Nous avons près de 600 marques au Printemps Haussmann, si chacune d’entre elle livre à sa manière, cela nécessite une place et une organisation que nous n’avons pas

« Notre objectif est d’être le plus possible livrés de manière centralisée, rappelle le directeur des opérations. Nous avons près de 600 marques au Printemps Haussmann, si chacune d’entre elle livre à sa manière, cela nécessite une place et une organisation que nous n’avons pas. Nous ne devons pas consommer des ressources de l’entreprise sur ces missions de backoffice. Nous avons beaucoup d’autres missions en logistique à forte valeur ajoutée pour le magasin que nous allons avoir le moyen de traiter de manière beaucoup plus efficace : entrées et sorties centralisées, inventaire des stocks en magasin, fiabilité des stocks pour l’e-commerce… »

Une conduite du changement indispensable sur le terrain

Dernière avantage, et non des moindre, de cette nouvelle manière de fonctionner : mettre un outil moderne et fonctionnel dans les mains des opérateurs. « Nous avons augmenté la qualité du travail de ces personnes qui subissaient un fort stress du fait de ces allers et venues de livreurs », rappelle Arnaud Lenoir.

Cela ne s’est toutefois pas fait sans un travail d’accompagnement au changement pour ces équipes qui n’étaient pas habituées à avoir des outils digitaux dans les mains. « Nous avons pu mettre en avant notamment le fait que faire signer les bons de livraison aux livreurs les sécurise.
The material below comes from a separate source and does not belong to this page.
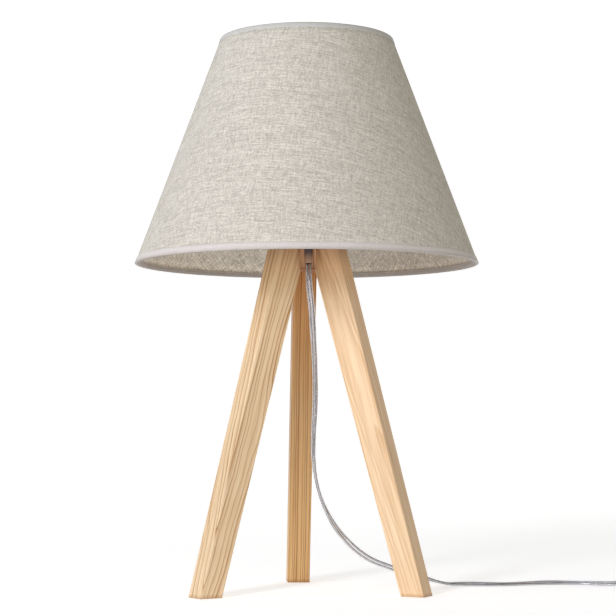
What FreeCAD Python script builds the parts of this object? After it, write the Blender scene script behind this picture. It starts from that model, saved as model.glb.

Avec cet outil, ils ont aussi le moyen d’alerter sur leur pic de charge et de demander de l’aide ». Sur la centaine de logisticiens travaillant dans les équipes d’Arnaud Lenoir, une trentaine a ainsi été formée à distance par petits groupes de manière répétées parmi la centaine de personnes en charge de la logistique sous la responsabilité d’Arnaud Lenoir.